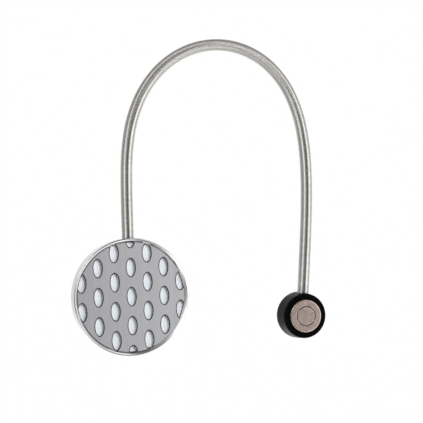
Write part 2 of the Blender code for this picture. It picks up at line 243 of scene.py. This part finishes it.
def fillet(corners, seg):
    """Rounds a closed profile of (r, y, corner radius) with seg steps a corner."""
    out = []
    for i, (*corner, radius) in enumerate(corners):
        corner = np.array(corner, float)
        if radius <= 0:
            out.append(tuple(corner))
            continue
        to_prev = np.array(corners[i - 1][:2], float) - corner
        to_next = np.array(corners[(i + 1) % len(corners)][:2], float) - corner
        prev_length, next_length = np.linalg.norm(to_prev), np.linalg.norm(to_next)
        to_prev, to_next = to_prev / prev_length, to_next / next_length
        angle = math.acos(max(-1.0, min(1.0, float(to_prev @ to_next))))
        trim = min(radius / math.tan(angle / 2), prev_length * 0.98, next_length * 0.98)
        radius = trim * math.tan(angle / 2)
        middle = (to_prev + to_next) / np.linalg.norm(to_prev + to_next)
        centre = corner + middle * radius / math.sin(angle / 2)
        start, end = corner + to_prev * trim, corner + to_next * trim
        start_angle = math.atan2(*(start - centre)[::-1])
        end_angle = math.atan2(*(end - centre)[::-1])
        sweep = (end_angle - start_angle + math.pi) % (2 * math.pi) - math.pi
        for k in range(seg + 1):
            at = start_angle + sweep * k / seg
            out.append((centre[0] + radius * math.cos(at), centre[1] + radius * math.sin(at)))
    return out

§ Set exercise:
Repeat the material from above exactly, word for word.

§ Exercise response:
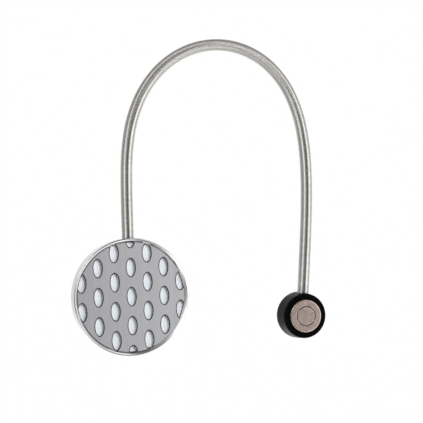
Write part 2 of the Blender code for this picture. It picks up at line 243 of scene.py. This part finishes it.
def fillet(corners, seg):
    """Rounds a closed profile of (r, y, corner radius) with seg steps a corner."""
    out = []
    for i, (*corner, radius) in enumerate(corners):
        corner = np.array(corner, float)
        if radius <= 0:
            out.append(tuple(corner))
            continue
        to_prev = np.array(corners[i - 1][:2], float) - corner
        to_next = np.array(corners[(i + 1) % len(corners)][:2], float) - corner
        prev_length, next_length = np.linalg.norm(to_prev), np.linalg.norm(to_next)
        to_prev, to_next = to_prev / prev_length, to_next / next_length
        angle = math.acos(max(-1.0, min(1.0, float(to_prev @ to_next))))
        trim = min(radius / math.tan(angle / 2), prev_length * 0.98, next_length * 0.98)
        radius = trim * math.tan(angle / 2)
        middle = (to_prev + to_next) / np.linalg.norm(to_prev + to_next)
        centre = corner + middle * radius / math.sin(angle / 2)
        start, end = corner + to_prev * trim, corner + to_next * trim
        start_angle = math.atan2(*(start - centre)[::-1])
        end_angle = math.atan2(*(end - centre)[::-1])
        sweep = (end_angle - start_angle + math.pi) % (2 * math.pi) - math.pi
        for k in range(seg + 1):
            at = start_angle + sweep * k / seg
            out.append((centre[0] + radius * math.cos(at), centre[1] + radius * math.sin(at)))
    return out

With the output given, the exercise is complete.